This week we had a brief email scare.
Email issues are scary for anyone but to a publicist, an email hiccup is akin to a stockbroker losing his trading software to a power surge or a rural mailman losing his alternator on the first leg of his shift--tough to do your job well without it.
But it wasn't always this way--when did we start to rely so much on email as publicists?
Over the past year I have marveled at how much our jobs as publicists have changed. You know the reasons--from media conglomeration to social media platforms--being a good publicist now is as much about being a savvy social media advocate and strategist as it is giving a great phone pitch.
However, when you look at how much publicity has changed over the past 5-10 years, we have transitioned from an environment of almost exclusively phone pitching (don't forget the old fax pitch!) media contacts to email pitching.
Email is the perfect medium for pitching because it allows publicists to get their media contacts all the information they need in a format that they can manage amidst deadlines and other pulls on their time.
So, when a publicist's email goes down--even for a short period of time--it is a stressful event. As an author or publicist, what do you do when you have email problems?
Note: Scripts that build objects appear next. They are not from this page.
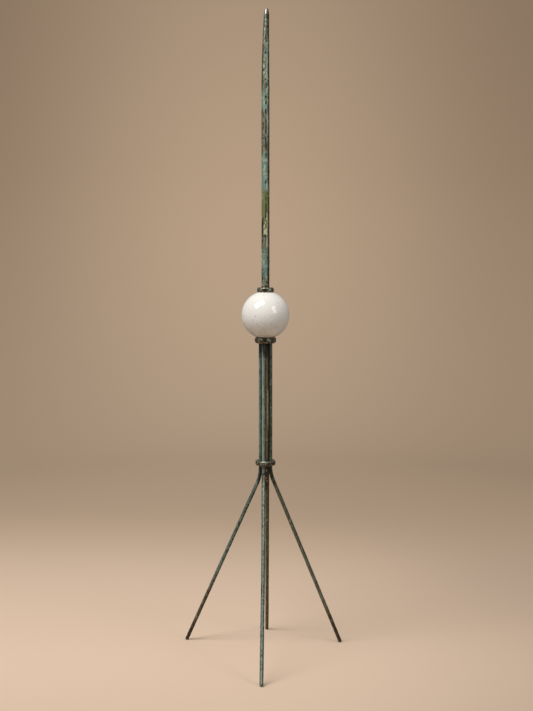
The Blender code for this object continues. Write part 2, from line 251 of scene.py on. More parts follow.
# Patches on the tip and the rod: kind, height, bearing from the front (+ to the right), half height
# and half width (mm). The tip's rows are painted shade on its side away from the light, and the
# long pale rows on the rod's right front are painted highlights.
TIP_PATCHES = (
    ("painted_shade", 1536.0, 54, 7.0, 5.0), ("painted_shade", 1542.0, 54, 6.0, 4.8), ("painted_shade", 1536.0, 200, 5.0, 2.6),
    ("painted_shade", 1533.5, -85, 3.0, 2.4),
)
ROD_PATCHES = (
    ("pale_and_highlight", 1519.8, -15, 2.6, 1.1), ("pale_and_highlight", 1510.6, -15, 2.4, 1.2), ("rust", 1524.5, 20, 2.0, 2.6),
    ("rust", 1504.5, 25, 2.4, 3.0), ("ochre", 1504.0, -10, 1.5, 5.0), ("pale_and_highlight", 1497.7, -30, 3.3, 2.0),
    ("rust", 1479.1, -4, 11.5, 1.7), ("rust", 1470.5, 4, 3.2, 2.4), ("crust", 1480.3, -35, 2.6, 1.6),
    ("pale_and_highlight", 1463.0, -36, 2.8, 1.7), ("ochre", 1459.5, 0, 3.2, 2.4), ("dark", 1443.2, 2, 2.2, 2.0),
    ("ochre", 1433.9, -25, 2.2, 2.2), ("crust", 1428.0, -22, 2.8, 2.0), ("ochre", 1422.3, -18, 3.4, 2.4),
    ("pale_and_highlight", 1418.0, 26, 16.0, 1.3), ("crust", 1410.5, -22, 2.1, 2.0), ("rust", 1405.2, -27, 3.5, 2.8),
    ("crust", 1397.8, -24, 3.2, 2.7), ("ochre", 1388.5, -24, 5.0, 1.7), ("ochre", 1378.0, -11, 4.7, 2.4),
    ("dark", 1381.5, 2, 2.2, 1.6), ("dark", 1340.8, 4, 3.7, 1.9), ("dark", 1329.2, 4, 3.5, 1.9),
    ("moss", 1334.0, 12, 12.0, 2.6), ("rust", 1308.0, 4, 9.0, 1.8), ("rust", 1285.6, 5, 8.0, 1.8),
    ("rust", 1268.0, 6, 11.0, 2.0), ("dark", 1265.0, 6, 6.0, 1.2), ("dark", 1306.0, 5, 6.0, 1.2),
    ("rust", 1243.0, 3, 8.0, 2.2), ("rust", 1229.5, 6, 10.0, 3.4), ("pale_and_highlight", 1292.0, 30, 22.0, 1.4),
    ("pale_and_highlight", 1262.0, 28, 16.0, 1.4), ("rust", 1301.0, -26, 7.0, 1.5), ("rust", 1276.0, -34, 9.0, 1.6),
    ("rust", 1250.0, -24, 8.0, 1.4), ("rust", 1232.0, -36, 7.0, 1.6), ("crust", 1195.0, 28, 5.6, 1.5),
    ("crust", 1173.5, -12, 2.4, 1.5), ("ochre", 1159.5, 6, 1.8, 3.8), ("dark", 1143.4, 3, 3.6, 1.3),
    ("pale_and_highlight", 1140.0, 25, 12.0, 1.0), ("moss", 1088.0, -5, 36.0, 16.0), ("dark", 1107.0, 4, 5.0, 1.6),
    ("dark", 1085.0, 7, 24.0, 1.5), ("rust", 1065.0, 0, 7.0, 1.3), ("dark", 1040.0, -46, 26.0, 3.6),
    ("crust", 1068.5, 25, 6.5, 1.5), ("crust", 1058.5, 22, 5.0, 1.9), ("crust", 1050.0, 3, 2.6, 2.4),
    ("crust", 1041.5, 30, 7.0, 1.6), ("crust", 1041.0, -18, 4.4, 1.7), ("crust", 1028.5, 14, 8.4, 3.4),
    ("crust", 1027.5, -15, 5.4, 2.4), ("crust", 1003.0, 24, 15.0, 1.8), ("rust", 1005.0, -48, 4.8, 2.0),
    ("dark", 1018.0, -5, 4.0, 2.0), ("ochre", 974.0, 22, 7.5, 1.4), ("dark", 981.5, -46, 2.4, 1.8),
    ("dark", 972.5, -4, 2.2, 1.6), ("dark", 939.8, -48, 3.6, 2.0), ("dark", 942.0, 44, 4.6, 2.2),
    ("dark", 917.8, -46, 2.6, 2.2), ("ochre", 915.0, 10, 4.2, 1.8), ("rust", 910.0, 20, 3.2, 1.8),
    ("rust", 900.5, 10, 3.4, 3.4), ("ochre", 901.0, -18, 2.8, 3.0), ("rust", 899.0, -60, 3.0, 5.0),
)


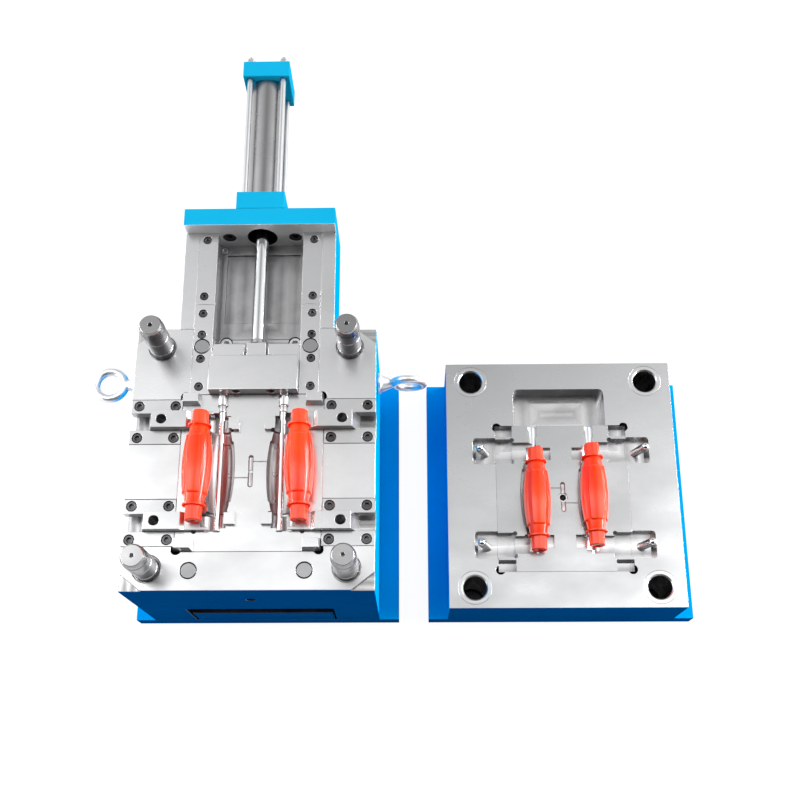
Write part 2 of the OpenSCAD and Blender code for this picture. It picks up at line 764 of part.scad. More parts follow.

Here are some tips for making the most out of a brief email hiccup:
- Write! We used our brief email hiccup to catch up on press materials for a number of campaigns. Email has a way of becoming a distraction throughout the day and having some down time to work on new pitches, press materials and other documents for our clients was a blessing.
- Get on the phone. We used the email issue as an excuse to talk with a number of media contacts. Although email has become a convenient way to pitch, it doesn't provide the same level of personal communication that a good phone conversation does.
- Catch up on projects that have gotten behind. Again, email can be a distraction and you can use the down time to catch up on projects that may have fallen behind.
- Use the hiccup as a reminder to back up your email files. Most of us use our email accounts to do more than communicate--we store information we know we will need at a later date. Thankfully, we backed everything up at our office but make sure you have similar protections in place.
Our world is changing--first email, then Facebook and now Twitter. For our parents it was letters, then phones and then faxes. We can get so caught up in these different technologies and the conveniences that they provide that sometimes we lose productivity in other areas of our business.
Our brief email issue allowed us to catch up on a few projects and reconnect with a number of media contacts over the phone. I think it was a blessing in disguise.
When your email goes down in the future, take a deep breath and look at it as an opportunity to catch up on other areas of your business.